Journalists say it would likely bring the demise of dozens of low-budget, online media outlets serving as refuge for young writers and liberal activists escaping government restrictions on freedom of expression. Awaiting approval by a parliament dominated by el-Sissi loyalists, lawmakers are also set to approve clauses that would ban all live video transmissions without permits. Insiders expect such permits will be denied to non-state media.

European Union member states broadly back el-Sissi and continue to sell Egypt sophisticated weaponry under the rationale that the country needs the firepower to fight a growing insurgency by Islamic militants in the Sinai Peninsula. Egypt, they argue, remains a bulwark of stability in a volatile Middle East.

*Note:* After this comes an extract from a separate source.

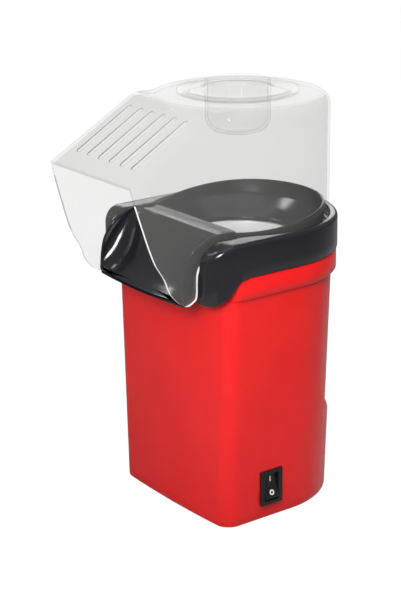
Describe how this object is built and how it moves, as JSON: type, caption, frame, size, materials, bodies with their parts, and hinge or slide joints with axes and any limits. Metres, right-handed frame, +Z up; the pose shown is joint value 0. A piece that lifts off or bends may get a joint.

But el-Sissi's harsh crackdown on critics has left thousands jailed and fanned doubts over his leadership, with many nations voicing concerns.

Close partner Italy has been particularly critical after an Italian doctoral student was found tortured to death after disappearing on Jan. 25, a day that saw a massive police presence in Cairo, prompting accusations that Egypt's security services were involved.

Italy has withdrawn its ambassador to Cairo over the case of Giulio Regeni and said Egypt was not being sufficiently cooperative in the investigation. Egypt denies its security services were involved in Regeni's killing.